舒瑾晟去了京城?
这个消息在孟婴宁的意料之外。
她压下眼中翻涌的复杂情绪,回了句‘我知道了’便挂了电话。
身后的护士正在替她缠绷带。
“孟小姐,你的伤口恢复的很好,如果家里有人能帮忙换,您可以不用天天来医院……”
孟婴宁开始穿衣服。
漂亮白皙的手指正在一颗一颗的扣着纽扣,纤长浓密的睫毛在眼睑下落下一片淡淡的阴影。
侧颜的轮廓流畅,找不出半点瑕疵。
护士看得脸红心跳。
真人比照片上看见的还要好看。
啊啊啊今天真是赚到了!
“谢谢。”
孟婴宁整理好衣服以后礼貌的道了句谢才离开治疗室。
这个点医院的人变得多了起来。
为了减少不必要的麻烦,女人戴上了口罩。
电梯里,三三两两的站着几个抱着花、提着果篮的年轻人和老人。
他们并没有因为有外人在就不说话。
叽叽喳喳的显得有些聒噪。
“奶奶,你又何必大老远的跑过来送花呢?叫个跑腿的不就行了?”
“我最后一天的假期啊我的奶,你真是我的亲奶!”
“钟大师醒了,尊嘟假嘟?我看网上的消息说她伤的很重啊。”
……
年轻人缠着老人抱怨。
老人则恨铁不成钢的瞪着孙子们。
“钟大师可是你们的恩人!人家受伤我们不得过来探望一下?”
“你被脏东西缠上身,是钟大师的符纸救了你!要是没了钟大师,今年扫墓就有你的一份!”
“最后一天假期怎么了?没命你哪来的假期?”
“我小侄儿说钟大师醒了,她伤的没另一个人重……”
听着他们的谈论,孟婴宁若有所思。
想来那个钟大师指的就是钟思语。
那天她是突然出现在她和舒良面前的,若不是她最后拼尽全力救了舒良,只怕现在舒良的坟头草都有七尺高了。

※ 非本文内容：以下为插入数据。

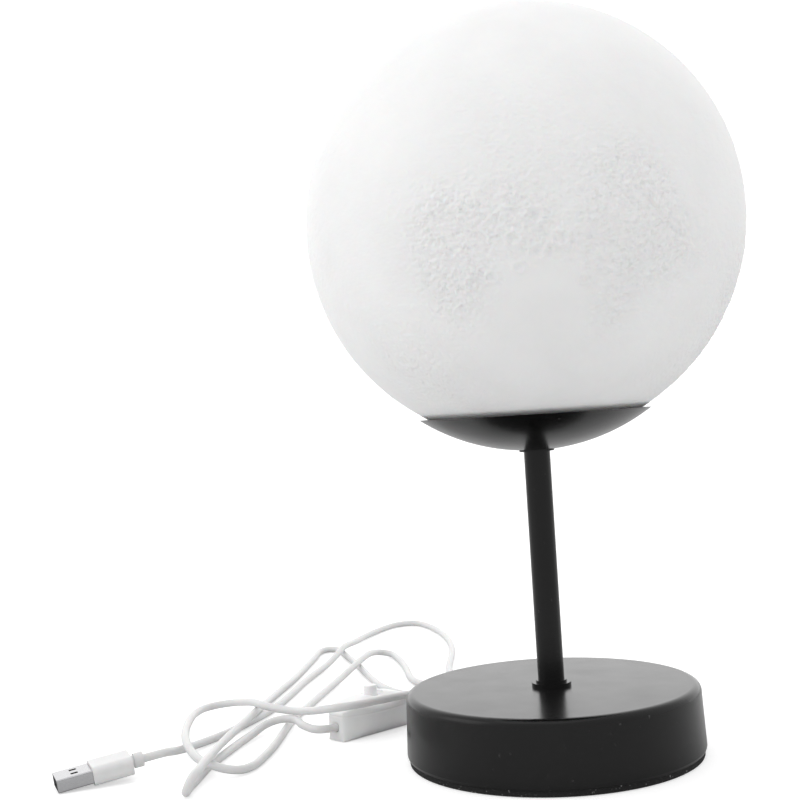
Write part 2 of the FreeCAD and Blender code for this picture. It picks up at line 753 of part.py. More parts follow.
def make_inner_lead():
    """From the bush, under the weight, then up the threaded rod to the board."""
    exit_height, low, nose = S.cord_exit_height.value, S.lead_low_height.value, bush_nose_end.value
    slope_start = nose - 3 * S.bush_flange_radius.value
    slope_end = slope_start - 4 * (exit_height - low) - S.bush_radius.value
    points = [Vector(0, nose, exit_height), Vector(0, slope_start, exit_height), Vector(0, slope_end, low),
              Vector(0, 0, low), Vector(0, 0, board_foot.value)]
    make_cord("inner_lead", points, {3: S.lead_bend_radius.value})


def make_outer_cords():
    """The lamp's side runs from the bush into the switch, the plug's side from the switch on."""
    height, depth = S.switch_cord_height.value, S.switch_cord_depth.value
    length = S.switch_length.value
    nose = Vector(0, bush_nose_end.value, S.cord_exit_height.value)
    near_end = switch_frame.multVec(Vector(depth, 0, height))
    far_end = switch_frame.multVec(Vector(length - depth, 0, height))
    plug_end = (S.plug_shell_exposed + S.plug_grip_length + S.plug_neck_length + S.plug_collar_length).value
    neck = plug_frame.multVec(Vector(plug_end, 0, S.plug_shell_thickness.value / 2))
    make_cord("cord_lamp_side", [nose] + [Vector(*spot) for spot in LAMP_ROUTE] + [near_end])
    make_cord("cord_plug_side", [far_end] + [Vector(*spot) for spot in PLUG_ROUTE] + [neck])


# In-line switch, modelled along X from its end nearer the lamp


def switch_plan(name, start, height, inset):
    """The boat-shaped plan of the switch, drawn in by inset."""
    rise = (S.switch_width - S.switch_end_width) / 2
    arc = bow_radius(S.switch_length, rise)
    centre_drop = arc - S.switch_width / 2
    side = arc - inset
    middle = S.switch_length / 2
    end_half = root(square(side) - square(middle - inset)) - centre_drop
    far = S.switch_length - inset
    return padded(name, "XY_Plane", height, [
        (inset, -end_half, side, 1), (far, -end_half), (far, end_half, side, 1), (inset, end_half)], start)


def switch_blank(name, start, height):
    """Half of the pebble: its plan, its cross-section and its side view have this in common."""
    half_sole, half_width = S.switch_sole_width / 2, S.switch_width / 2
    flare = half_width - half_sole
    belly = (square(flare) + square(S.switch_side_foot)) / (flare * 2)
    crown = bow_radius(S.switch_width, S.switch_crown_height - S.switch_side_head)
    section = padded(name + "_section", "YZ_Plane", S.switch_length, [
        (-half_sole, 0),
        (half_sole, 0, belly, 1),
        (half_width, S.switch_side_foot),
        (half_width, S.switch_side_head, crown, 1),
        (-half_width, S.switch_side_head),
        (-half_width, S.switch_side_foot, belly, 1),
    ])
    brow = bow_radius(S.switch_length, S.switch_crown_height - S.switch_end_height)
    profile = padded(name + "_profile", "XZ_Plane", S.switch_width, [
        (0, 0), (S.switch_length, 0), (S.switch_length, S.switch_end_height, brow, 1),
        (0, S.switch_end_height)], midplane=True)
    plan = switch_plan(name + "_plan", start, height, dim(0))
    return common(name, [plan, section, profile])


def switch_piece(node, name):
    """Lay a finished piece of the switch where the switch lies."""
    node.Placement = switch_frame
    return keep(node, name)


def switch_spots():
    """The two screw bosses, along the switch."""
    return S.switch_boss_inset, S.switch_length - S.switch_boss_inset


def make_switch_halves():
    middle = S.switch_length / 2
    seam, floor = S.switch_seam_height, S.switch_floor
    lower_height = seam - floor
    upper_height = S.switch_cavity_top - seam
    along = Rotation(Vector(0, 1, 0), 90)
    cord_hole = cylinder("switch_cord_hole", cord_radius + S.cord_clearance, S.switch_length,
                         z=S.switch_cord_height, rotation=along)
    lower_bosses, upper_bosses, lower_holes, upper_holes = [], [], [], []
    hole_radius = S.switch_screw_radius + S.screw_clearance
    head_top = S.switch_screw_sink + S.switch_screw_head_height
    screw_top = head_top + S.switch_screw_length
    for number, x in enumerate(switch_spots(), 1):
        lower_bosses.append(cylinder(f"lower_boss_{number}", S.switch_boss_radius, lower_height, x, 0, floor))
        upper_bosses.append(cylinder(f"upper_boss_{number}", S.switch_boss_radius, upper_height, x, 0, seam))
        lower_holes.append(cylinder(f"head_hole_{number}", S.switch_screw_head_radius + S.screw_clearance,
                                    head_top, x))
        lower_holes.append(cylinder(f"shank_hole_{number}", hole_radius, seam, x))
        upper_holes.append(cylinder(f"pilot_hole_{number}", hole_radius, screw_top - seam, x, 0, seam))
    spring_boss = cylinder("spring_boss", S.spring_boss_radius, S.spring_boss_height, middle, 0, floor)
    room = cut("lower_room", switch_plan("lower_cavity", floor, lower_height, S.switch_wall),
               lower_bosses + [spring_boss])
    ends = cut("cord_hole_ends", cord_hole, [box("cord_hole_middle",
               (S.switch_wall, -S.cord_diameter, 0),
               (S.switch_length - S.switch_wall, S.cord_diameter, seam))])
    lower = cut("switch_lower", switch_blank("lower_blank", dim(0), seam), [room, ends] + lower_holes)
    switch_piece(lower, "switch_lower_half")

    crown = S.switch_crown_height
    well = cylinder("button_well", S.switch_recess_radius, crown, middle, 0, S.switch_recess_floor)
    hole = cylinder("button_hole", S.button_radius + S.button_clearance, crown, middle, 0, seam)
    room = cut("upper_room", switch_plan("upper_cavity", seam, upper_height, S.switch_wall), upper_bosses)
    upper = cut("switch_upper", switch_blank("upper_blank", seam, crown), [room, well, hole] + upper_holes)
    switch_piece(upper, "switch_upper_half")


def make_switch_screws():
    screws = []
    head_top = S.switch_screw_sink + S.switch_screw_head_height
    for number, x in enumerate(switch_spots(), 1):
        screws.append(place(revolved(f"switch_screw_{number}", [
            (0, S.switch_screw_sink), (S.switch_screw_head_radius, S.switch_screw_sink),
            (S.switch_screw_head_radius, head_top), (S.switch_screw_radius, head_top),
            (S.switch_screw_radius, head_top + S.switch_screw_length), (0, head_top + S.switch_screw_length)]), x))
    switch_piece(compound("switch_screws", screws), "switch_screws")


def make_switch_button():
    """The push button, with the flange that keeps it in and the stem that carries the bridge."""
    flange_top = S.switch_cavity_top - S.button_flange_gap
    flange_foot = flange_top - S.button_flange_thickness
    top = S.switch_recess_floor + S.button_proud
    bridge_top = S.bridge_height + S.bridge_thickness
    button = revolved("button_turned", [
        (0, bridge_top),
        (S.button_stem_radius, bridge_top),
        (S.button_stem_radius, flange_foot),
        (S.button_flange_radius, flange_foot),
        (S.button_flange_radius, flange_top),
        (S.button_radius, flange_top),
        (S.button_radius, top - S.button_edge_radius, S.button_edge_radius, 1),
        (S.button_radius - S.button_edge_radius, top),
        (0, top),
    ])
    place(button, S.switch_length / 2)
    switch_piece(compound("button", [button]), "switch_button")


def make_switch_contacts():
    """A bridge on the button's stem closes across two bent strips that stand on the floor."""
    middle, half = S.switch_length / 2, S.contact_width / 2
    reach = S.contact_start + S.contact_overlap
    bridge = box("bridge", (middle - reach, -half, S.bridge_height),
                 (middle + reach, half, S.bridge_height + S.bridge_thickness))
    switch_piece(compound("bridge_bar", [bridge]), "contact_bridge")
    top = S.bridge_height - S.contact_gap
    under = top - S.contact_thickness
    strips = []
    for number, side in enumerate((-1, 1), 1):
        near = middle + side * S.contact_start
        far = middle + side * (S.contact_start + S.contact_length)
        bend = far - side * S.contact_thickness
        strips.append(padded(f"contact_{number}", "XZ_Plane", S.contact_width, [
            (near, top), (near, under), (bend, under), (bend, S.switch_floor), (far, S.switch_floor), (far, top)],
            midplane=True))
    switch_piece(compound("contacts", strips), "switch_contacts")


def make_button_spring():
    """One wire in half-turn arcs, each in its own tilted plane, so that they join smoothly."""
    radius, wire_radius = S.spring_radius.value, S.spring_wire.value / 2
    foot = S.switch_floor.value + wire_radius
    rise = (S.bridge_height - S.switch_floor - S.spring_wire).value / (2 * SPRING_TURNS)
    middle = S.switch_length.value / 2
    edges = []
    for half in range(2 * SPRING_TURNS):
        side = 1 if half % 2 == 0 else -1
        low = foot + half * rise
        edges.append(Part.Arc(Vector(middle + side * radius, 0, low),
                              Vector(middle, side * radius, low + rise / 2),
                              Vector(middle - side * radius, 0, low + rise)).toShape())
    path = Part.Wire(edges)
    ring = Part.Wire(Part.makeCircle(wire_radius, Vector(middle + radius, 0, foot), Vector(0, 1, 0)))
    node = doc.addObject("Part::Feature", "spring")
    node.Shape = path.makePipeShell([ring], True, False)
    print(f"button_spring: {SPRING_TURNS} turns, gap between turns {2 * rise - 2 * wire_radius:.2f} mm")
    switch_piece(node, "button_spring")


# Flat plug, modelled along X from its tip


def rounded_bar(name, start, length, width, thickness, corner):
    """A bar along X with rounded long edges, centred on the plug's axis."""
    half, low = width / 2, (S.plug_shell_thickness - thickness) / 2
    high = low + thickness
    return padded(name, "YZ_Plane", length, [
        (corner - half, low), (half - corner, low, corner, 1),
        (half, low + corner), (half, high - corner, corner, 1),
        (half - corner, high), (corner - half, high, corner, 1),
        (-half, high - corner), (-half, low + corner, corner, 1),
    ], start)


def plug_piece(node, name):
    """Lay a finished piece of the plug where the plug lies."""
    node.Placement = plug_frame
    return keep(node, name)


def make_plug():
    wall, deck = S.plug_shell_wall, S.plug_shell_thickness
    shell_length = S.plug_shell_exposed + S.plug_shell_buried
    outside = rounded_bar("shell_outside", dim(0), shell_length, S.plug_shell_width, deck, S.plug_shell_corner)
    inside = rounded_bar("shell_inside", dim(0), shell_length, S.plug_shell_width - wall * 2, deck - wall * 2,
                         S.plug_shell_corner - wall)
    windows = []
    for number, side in enumerate((-1, 1), 1):
        across = side * S.plug_window_spacing / 2
        half = S.plug_window_width / 2
        windows.append(box(f"shell_window_{number}", (S.plug_window_from_tip, across - half, -wall),
                           (S.plug_window_from_tip + S.plug_window_length, across + half, deck + wall)))
    plug_piece(cut("shell", outside, [inside] + windows), "plug_shell")

    half = S.plug_shell_width / 2 - wall - S.plug_shell_corner
    tongue_top = wall + S.plug_tongue_thickness
    tongue = box("tongue", (S.plug_tongue_setback, -half, wall), (shell_length, half, tongue_top))
    plug_piece(compound("tongue_bar", [tongue]), "plug_tongue")
    contacts = []
    for number, step in enumerate((-1.5, -0.5, 0.5, 1.5), 1):
        across = step * S.plug_contact_pitch
        contacts.append(box(f"plug_contact_{number}",
                            (S.plug_tongue_setback * 2, across - S.plug_contact_width / 2, tongue_top),
                            (S.plug_tongue_setback * 2 + S.plug_contact_length, across + S.plug_contact_width / 2,
                             tongue_top + S.plug_contact_thickness)))
    plug_piece(compound("plug_contact_set", contacts), "plug_contacts")

    grip_end = S.plug_shell_exposed + S.plug_grip_length
    grip = rounded_bar("grip_bar", S.plug_shell_exposed, S.plug_grip_length, S.plug_grip_width,
                       S.plug_grip_thickness, S.plug_grip_edge_radius)
    along = Rotation(Vector(0, 1, 0), 90)
    neck = cylinder("grip_neck", S.plug_neck_radius, S.plug_neck_length + S.plug_collar_length,
                    grip_end, 0, deck / 2, along)
    collar = cylinder("grip_collar", S.plug_collar_radius, S.plug_collar_length,
                      grip_end + S.plug_neck_length, 0, deck / 2, along)
    slot = rounded_bar("grip_slot", S.plug_shell_exposed, S.plug_shell_buried, S.plug_shell_width, deck,
                       S.plug_shell_corner)
    plug_piece(cut("grip", fuse("grip_joined", [grip, neck, collar]), [slot]), "plug_grip")


make_base_pad()
make_base_cover()
make_bottom_plate_and_weight()
make_post()
make_cup()
make_shade()
make_shade_ring()
make_light_engine()
make_cord_bush()
make_inner_lead()
make_switch_halves()
make_switch_screws()
make_switch_button()
make_switch_contacts()
make_button_spring()
make_plug()
make_outer_cords()
doc.recompute()

for node in doc.Objects:
    if "Invalid" in node.State or "Error" in node.State:
        raise RuntimeError(f"{node.Label} is in state {node.State}")
for name, node in pieces.items():
    if node.Shape.isNull() or not node.Shape.isValid() or not node.Shape.Solids:
        raise RuntimeError(f"{name} has no valid solid")
for name, node in pieces.items():
    node.Shape.exportStep(f"parts/{name}.step")
    print(f"{name}: {len(node.Shape.Solids)} solid(s), {node.Shape.Volume:.1f} mm3, "
          f"{len(node.Shape.tessellate(0.1)[1])} facets")
print(f"{len(pieces)} sub-parts")
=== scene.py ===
import json
import math

import bmesh
import bpy
import numpy as np
from mathutils import Matrix, Vector, noise


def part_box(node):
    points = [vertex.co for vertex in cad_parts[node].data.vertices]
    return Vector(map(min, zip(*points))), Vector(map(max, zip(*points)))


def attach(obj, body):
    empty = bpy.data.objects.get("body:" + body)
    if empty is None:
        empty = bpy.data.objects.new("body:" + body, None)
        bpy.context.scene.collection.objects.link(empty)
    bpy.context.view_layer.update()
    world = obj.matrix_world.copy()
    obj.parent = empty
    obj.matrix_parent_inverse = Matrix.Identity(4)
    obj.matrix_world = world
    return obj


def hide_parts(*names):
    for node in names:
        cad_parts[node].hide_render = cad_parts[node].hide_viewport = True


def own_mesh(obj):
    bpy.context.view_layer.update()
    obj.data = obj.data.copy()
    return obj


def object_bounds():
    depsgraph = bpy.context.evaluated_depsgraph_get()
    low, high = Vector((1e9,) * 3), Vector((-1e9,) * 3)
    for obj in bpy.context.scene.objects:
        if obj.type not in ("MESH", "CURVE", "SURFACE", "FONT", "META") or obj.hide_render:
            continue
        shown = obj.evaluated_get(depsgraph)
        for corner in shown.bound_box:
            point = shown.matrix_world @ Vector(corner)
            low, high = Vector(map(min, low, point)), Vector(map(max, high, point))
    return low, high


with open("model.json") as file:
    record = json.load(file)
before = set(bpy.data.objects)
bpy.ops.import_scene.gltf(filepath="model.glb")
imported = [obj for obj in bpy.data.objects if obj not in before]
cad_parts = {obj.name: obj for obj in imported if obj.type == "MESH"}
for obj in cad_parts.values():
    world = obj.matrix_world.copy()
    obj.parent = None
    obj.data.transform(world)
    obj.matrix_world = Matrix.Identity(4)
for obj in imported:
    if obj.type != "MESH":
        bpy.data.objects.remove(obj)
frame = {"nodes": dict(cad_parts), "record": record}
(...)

对于这个自诩正义却身在敌对阵营的女人,孟婴宁没什么特别的感想。
以前好像还是谢宴辞的追求者?
后来不知道什么原因自己放弃了,再见时她就加入了特殊管理部门。
为爱扭曲?
倒也不至于。
从钟思语的面相来看,她本性不坏,甚至还很正义。
就是……嗯,很蠢。
‘叮’的一声,电梯停在了七楼,里面的人都走了出去,紧接着又涌入新的人进来。
孟婴宁站在角落。
慵懒的靠在冰冷的璧上,低垂着头,再加上戴着口罩,根本看不清她具体的样貌。
除了一身清冷的气质惹人注意外,倒没得到什么惊艳的注视。
拥挤的电梯里混杂着各种味道。
孟婴宁好看的眉头微皱,单手摸出手机把玩。
一双眼冷冷清清,没什么情绪。
直到电梯停在五楼时,又进来一个人才引得她抬头。